CAD and scene scripts:
+ + +
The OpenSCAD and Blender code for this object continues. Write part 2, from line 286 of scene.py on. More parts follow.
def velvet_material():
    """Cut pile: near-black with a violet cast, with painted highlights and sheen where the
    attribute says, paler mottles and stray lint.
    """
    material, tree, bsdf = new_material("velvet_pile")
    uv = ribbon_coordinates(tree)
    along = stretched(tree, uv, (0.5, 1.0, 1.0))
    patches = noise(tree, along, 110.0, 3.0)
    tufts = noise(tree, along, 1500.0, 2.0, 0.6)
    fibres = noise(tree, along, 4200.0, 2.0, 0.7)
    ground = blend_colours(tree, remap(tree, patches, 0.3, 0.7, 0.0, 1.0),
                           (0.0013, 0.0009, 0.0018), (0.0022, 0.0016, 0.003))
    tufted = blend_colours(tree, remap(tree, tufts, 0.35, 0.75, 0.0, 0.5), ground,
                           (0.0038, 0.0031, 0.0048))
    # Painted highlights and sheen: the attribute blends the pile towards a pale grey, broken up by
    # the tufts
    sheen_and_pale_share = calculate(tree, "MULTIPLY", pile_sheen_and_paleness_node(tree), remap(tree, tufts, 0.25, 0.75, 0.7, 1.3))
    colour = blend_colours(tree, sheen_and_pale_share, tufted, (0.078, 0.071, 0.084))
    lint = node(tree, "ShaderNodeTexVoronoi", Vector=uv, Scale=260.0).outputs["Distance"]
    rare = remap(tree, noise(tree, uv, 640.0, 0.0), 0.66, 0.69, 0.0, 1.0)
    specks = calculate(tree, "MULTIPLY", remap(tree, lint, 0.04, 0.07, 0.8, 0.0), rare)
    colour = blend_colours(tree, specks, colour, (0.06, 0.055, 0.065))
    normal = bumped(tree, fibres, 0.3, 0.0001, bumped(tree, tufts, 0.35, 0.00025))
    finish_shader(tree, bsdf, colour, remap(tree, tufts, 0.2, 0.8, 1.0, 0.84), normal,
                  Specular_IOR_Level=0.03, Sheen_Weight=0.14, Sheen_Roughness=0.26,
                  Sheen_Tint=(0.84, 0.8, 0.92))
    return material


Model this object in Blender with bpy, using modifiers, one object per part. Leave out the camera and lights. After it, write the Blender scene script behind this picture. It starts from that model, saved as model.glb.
+ + +
Exercise goal: All of the material above needs to be retyped word for word.

Complete response:
The OpenSCAD and Blender code for this object continues. Write part 2, from line 286 of scene.py on. More parts follow.
def velvet_material():
    """Cut pile: near-black with a violet cast, with painted highlights and sheen where the
    attribute says, paler mottles and stray lint.
    """
    material, tree, bsdf = new_material("velvet_pile")
    uv = ribbon_coordinates(tree)
    along = stretched(tree, uv, (0.5, 1.0, 1.0))
    patches = noise(tree, along, 110.0, 3.0)
    tufts = noise(tree, along, 1500.0, 2.0, 0.6)
    fibres = noise(tree, along, 4200.0, 2.0, 0.7)
    ground = blend_colours(tree, remap(tree, patches, 0.3, 0.7, 0.0, 1.0),
                           (0.0013, 0.0009, 0.0018), (0.0022, 0.0016, 0.003))
    tufted = blend_colours(tree, remap(tree, tufts, 0.35, 0.75, 0.0, 0.5), ground,
                           (0.0038, 0.0031, 0.0048))
    # Painted highlights and sheen: the attribute blends the pile towards a pale grey, broken up by
    # the tufts
    sheen_and_pale_share = calculate(tree, "MULTIPLY", pile_sheen_and_paleness_node(tree), remap(tree, tufts, 0.25, 0.75, 0.7, 1.3))
    colour = blend_colours(tree, sheen_and_pale_share, tufted, (0.078, 0.071, 0.084))
    lint = node(tree, "ShaderNodeTexVoronoi", Vector=uv, Scale=260.0).outputs["Distance"]
    rare = remap(tree, noise(tree, uv, 640.0, 0.0), 0.66, 0.69, 0.0, 1.0)
    specks = calculate(tree, "MULTIPLY", remap(tree, lint, 0.04, 0.07, 0.8, 0.0), rare)
    colour = blend_colours(tree, specks, colour, (0.06, 0.055, 0.065))
    normal = bumped(tree, fibres, 0.3, 0.0001, bumped(tree, tufts, 0.35, 0.00025))
    finish_shader(tree, bsdf, colour, remap(tree, tufts, 0.2, 0.8, 1.0, 0.84), normal,
                  Specular_IOR_Level=0.03, Sheen_Weight=0.14, Sheen_Roughness=0.26,
                  Sheen_Tint=(0.84, 0.8, 0.92))
    return material


Model this object in Blender with bpy, using modifiers, one object per part. Leave out the camera and lights. After it, write the Blender scene script behind this picture. It starts from that model, saved as model.glb.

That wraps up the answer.